Provided data

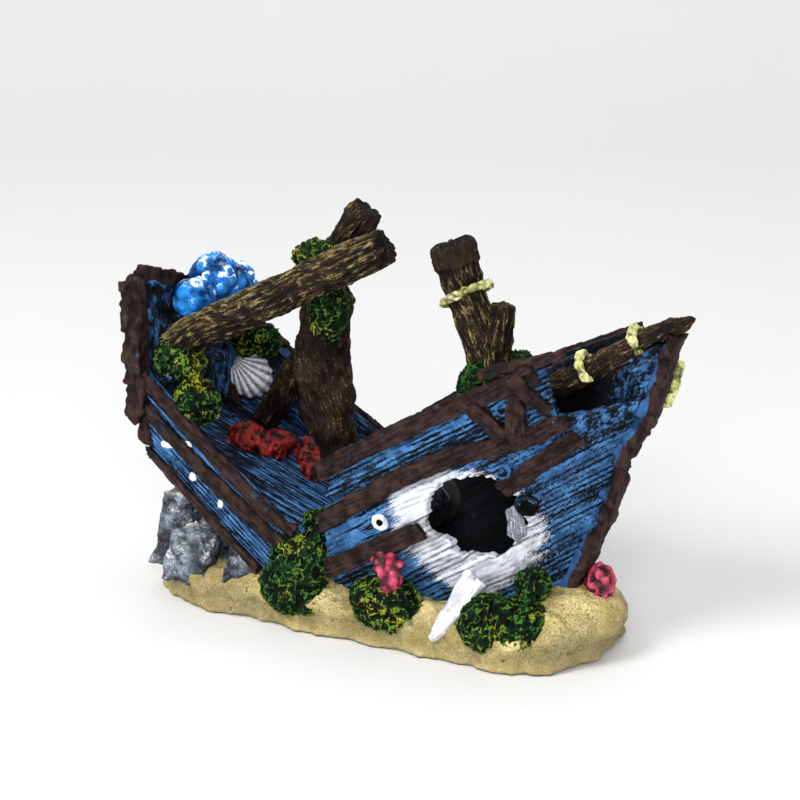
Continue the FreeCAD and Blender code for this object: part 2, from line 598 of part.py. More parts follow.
# ---------------------------------------------------------------- shell, rocks, growths
scallop = keep("scallop_shell", cut(common(lump("scallop", (-46.2, 17.2, 41.2), 4.6), stern_inner), transom))
rock_core = keep("rock_core", cut(boulder("core", (-45, -9, 6), (22, 20, 24), 4, 0), stern_outer, base))
rock_tail = keep("rock_tail", cut(boulder("tail", (-54, -12.5, 6), (11, 12, 15), 2.6, 4),
                                  stern_outer, base, rock_core, low_rail_s))
rock_mid = keep("rock_mid", cut(boulder("mid", (-45.6, -17.6, 5), (12, 10, 9.6), 2.2, -8),
                                stern_outer, base, rock_core, rock_tail, low_rail_s))
rock_front = keep("rock_front", cut(boulder("front", (-32.4, -19.4, 4.4), (11.4, 11, 10.8), 2.2, 6),
                                    stern_outer, base, rock_core, rock_mid, low_rail_s))

GROWTHS = {
    "moss_break": ([((-12, -18.6, 14), (6.6, 4.2, 8.6)), ((-13.6, -19, 9), (7.6, 4, 6)),
                    ((-9.4, -15, 21), (4, 5, 4.4))],
                   [stern_outer, base, bow_hull, stern_gunwale_s, mid_rail_s, low_rail_s, lower_aft,
                    mid_starboard, rock_front, rock_core, stern_deck]),
    "moss_front": ([((8, -17.4, 9), (8.4, 4.6, 6.2))], [bow_outer, base, lower_aft]),
    "moss_bow": ([((30.4, -15.6, 8.4), 6.2), ((36.8, -14.8, 8.8), 6.1), ((37.4, -9.8, 16), 3.7)],
                 [bow_outer, base, hanging_plank]),
    "moss_aft": ([((-45, -14.2, 52.7), 4.2), ((-41.8, -14.4, 52.3), 4), ((-39.4, -14.4, 44), 4.9)],
                 [stern_shell, poop_deck, quarter_post, yard, stern_gunwale_s, stern_fill]),
    "moss_bulwark": ([((-46.4, 16, 49.4), 3.7), ((-42, 16.2, 49.8), 3.6)], [stern_gunwale_p, scallop, transom]),
    "moss_mast": ([((-16.2, -3.2, 75.6), (6, 4.2, 3.4)), ((-14, -3.4, 65), (4.4, 3.2, 7))],
                  [mainmast, yard, mast_top]),
    "moss_foremast": ([((22.4, -3, 54), (4.4, 4.6, 3.8)), ((26.6, 2.4, 55.6), (3.8, 4, 3.6))],
                      [foredeck, foremast, branch]),
    "coral_blue": ([((-47.2, -3.4, 63), 4.4), ((-47.4, 4.4, 65.4), 5.4), ((-46.8, 11.4, 62.6), 4.8)],
                   [transom]),
    "coral_front": ([((8.4, -19.6, 18.6), (2.2, 2, 2.3)), ((11, -19.8, 18.8), (2, 2, 2.1)),
                     ((9.8, -19.8, 15.4), (2.6, 2.1, 2.8)), ((9.6, -19.4, 12.4), (1.5, 1.5, 2.8))],
                    [bow_outer, lower_aft, pale_ring]),
    "coral_bow": ([((46.3, 2.4, 13.6), (3, 3.4, 4.8)), ((44.6, 4.8, 12), (3, 2.8, 3.6))],
                  [bow_outer, base, stem_post]),
    "coral_red": ([((-36, -0.6, 32.8), (4.6, 4.4, 3.2)), ((-31.6, 2.4, 31.2), (4.6, 5, 3.2))],
                  [stern_fill, mainmast, strut]),
    "coral_red_small": ([((-23.6, 5, 29.4), (3.4, 3.4, 4)), ((-20.4, 1.4, 27.8), (2.8, 3, 3.4))],
                        [stern_fill, mainmast, strut]),
}
growths = {}
for name, (lumps, tools) in GROWTHS.items():
    tools = list(tools)
    if name == "coral_front":
        tools.append(growths["moss_front"])
    grown = clump(name, lumps)
    if name == "moss_bulwark":
        grown = common(grown, stern_inner)
    growths[name] = keep(name, cut(grown, *tools))

# ---------------------------------------------------------------- air set
FACE_Y = dim("boss_face_y")
flange_r, plug_r, seat_r = dim("flange_radius"), dim("grommet_radius"), dim("tube_seat_radius")
plug_long, flange_thick = dim("grommet_length"), dim("flange_thick")
plug_lead, plug_step, bevel = dim("grommet_lead"), dim("grommet_step"), dim("flange_chamfer")


def lathe(name, profile, y):
    """A turned fitting on the air axis. The profile is (radius, distance along +Y from y)."""
    body = doc.addObject("PartDesign::Body", name)
    sketch = new_sketch(body, name + "_profile", "XZ_Plane")
    polygon(sketch, name, profile)
    turn = body.newObject("PartDesign::Revolution", name + "_turn")
    turn.Profile = sketch
    turn.ReferenceAxis = (sketch, ["V_Axis"])
    turn.Angle = 360
    body.Placement = Placement(Vector(dim("air_x"), y, dim("air_z")), turned((0, 1, 0)))
    sketch.Visibility = False
    return body


grommet = keep("air_grommet", lathe("grommet", [
    (seat_r, 0), (plug_r - plug_step, 0), (plug_r, plug_lead), (plug_r, plug_long), (flange_r, plug_long),
    (flange_r, plug_long + flange_thick - bevel), (flange_r - bevel, plug_long + flange_thick),
    (seat_r, plug_long + flange_thick)], FACE_Y - plug_long))
stone_back = dim("stone_front_y") + dim("stone_length")
tube_start = stone_back - dim("stone_socket")
tube_end = FACE_Y + flange_thick + dim("tube_outer")
tube_long, tube_bore, tube_r = tube_end - tube_start, dim("tube_bore"), dim("tube_radius")
seat_long, chamfer = tube_long - dim("tube_outer"), dim("tube_chamfer")
tube = keep("air_tube", lathe("tube", [
    (tube_bore, 0), (seat_r, 0), (seat_r, seat_long), (tube_r, seat_long),
    (tube_r, tube_long - chamfer), (tube_r - chamfer, tube_long), (tube_bore, tube_long)], tube_start))
stone_r, stone_round, socket = dim("stone_radius"), dim("stone_round"), dim("stone_socket")
stone_long = dim("stone_length")
stone = keep("air_stone", lathe("stone", [
    (0, 0), (stone_r - stone_round, 0), (stone_r, stone_round), (stone_r, stone_long - stone_round),
    (stone_r - stone_round, stone_long), (seat_r, stone_long), (seat_r, stone_long - socket),
    (0, stone_long - socket)], dim("stone_front_y")))

# ---------------------------------------------------------------- checks and files
doc.recompute()
faults = []
for obj in doc.Objects:
    if "Invalid" in obj.State or "Error" in obj.State:
        faults.append(f"{obj.Name}: {obj.State}")
for label, obj in pieces.items():
    shape = obj.Shape
    if shape.isNull() or not shape.isValid() or not shape.Solids:
        faults.append(f"{label}: no valid solid")
if faults:
    raise SystemExit("\n".join(faults))

os.makedirs("parts", exist_ok=True)
for label, obj in pieces.items():
    obj.Shape.exportStep(f"parts/{label}.step")
    box = obj.Shape.BoundBox
    print(f"{label:28s} solids {len(obj.Shape.Solids)} volume {obj.Shape.Volume:9.1f}  "
          f"x {box.XMin:6.1f} {box.XMax:6.1f}  y {box.YMin:6.1f} {box.YMax:6.1f}  "
          f"z {box.ZMin:6.1f} {box.ZMax:6.1f}")
print(len(pieces), "pieces")
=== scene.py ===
"""Looks of a sunken ship aquarium ornament, in painted cast resin.

Each CAD node gets a finely sculpted piece of its own, grown from the node's shape. Lengths are
millimetres in this script until a mesh is written, and the frame's metres after that. Starboard is
the -Y side, the bow points to +X and Z is up. A salt is a number that picks one noise pattern.
"""

import math

import bpy
import numpy as np
import openvdb as vdb
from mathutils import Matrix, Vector
from mathutils.bvhtree import BVHTree


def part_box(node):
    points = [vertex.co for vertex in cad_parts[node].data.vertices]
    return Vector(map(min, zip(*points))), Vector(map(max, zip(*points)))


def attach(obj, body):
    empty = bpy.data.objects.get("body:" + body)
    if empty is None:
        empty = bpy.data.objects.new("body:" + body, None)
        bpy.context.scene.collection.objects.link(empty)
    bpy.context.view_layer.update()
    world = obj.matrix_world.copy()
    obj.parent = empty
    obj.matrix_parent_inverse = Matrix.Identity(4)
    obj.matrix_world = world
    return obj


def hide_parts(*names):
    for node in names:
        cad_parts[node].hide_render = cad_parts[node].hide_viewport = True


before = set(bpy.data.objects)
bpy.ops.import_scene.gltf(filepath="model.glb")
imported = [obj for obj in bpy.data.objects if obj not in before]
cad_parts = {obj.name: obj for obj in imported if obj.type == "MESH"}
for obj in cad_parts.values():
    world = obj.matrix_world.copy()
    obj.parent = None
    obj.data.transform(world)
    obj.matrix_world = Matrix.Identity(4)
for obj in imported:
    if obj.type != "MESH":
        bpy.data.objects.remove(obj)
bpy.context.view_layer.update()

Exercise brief
Return only the lines spanning from the first line of the material through the line with "stern_outer, base, rock_core, rock_mid, low_rail_s))", copied exactly, both ends kept.

Task solution
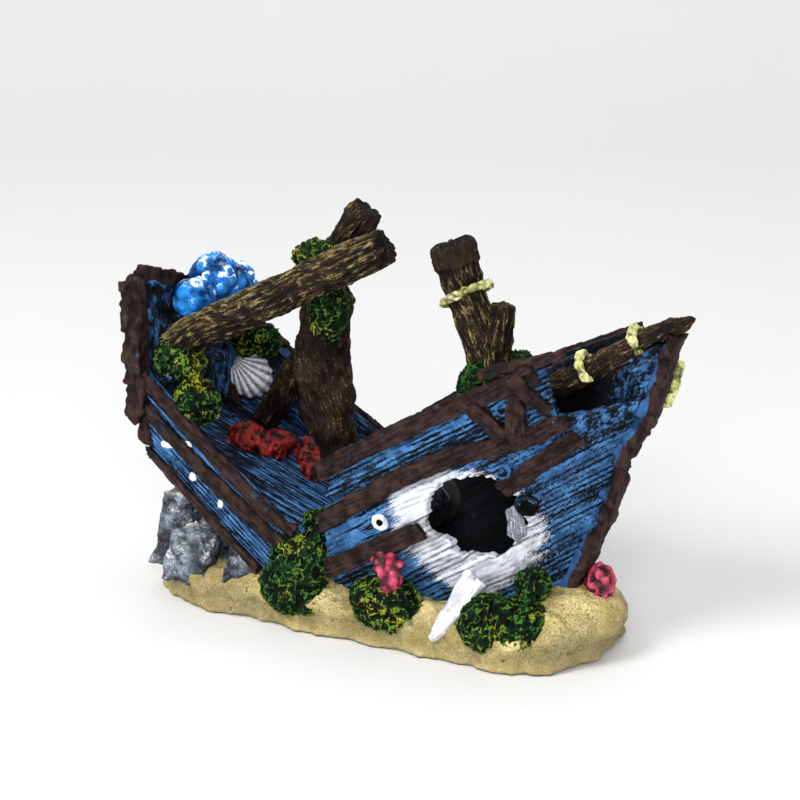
Continue the FreeCAD and Blender code for this object: part 2, from line 598 of part.py. More parts follow.
# ---------------------------------------------------------------- shell, rocks, growths
scallop = keep("scallop_shell", cut(common(lump("scallop", (-46.2, 17.2, 41.2), 4.6), stern_inner), transom))
rock_core = keep("rock_core", cut(boulder("core", (-45, -9, 6), (22, 20, 24), 4, 0), stern_outer, base))
rock_tail = keep("rock_tail", cut(boulder("tail", (-54, -12.5, 6), (11, 12, 15), 2.6, 4),
                                  stern_outer, base, rock_core, low_rail_s))
rock_mid = keep("rock_mid", cut(boulder("mid", (-45.6, -17.6, 5), (12, 10, 9.6), 2.2, -8),
                                stern_outer, base, rock_core, rock_tail, low_rail_s))
rock_front = keep("rock_front", cut(boulder("front", (-32.4, -19.4, 4.4), (11.4, 11, 10.8), 2.2, 6),
                                    stern_outer, base, rock_core, rock_mid, low_rail_s))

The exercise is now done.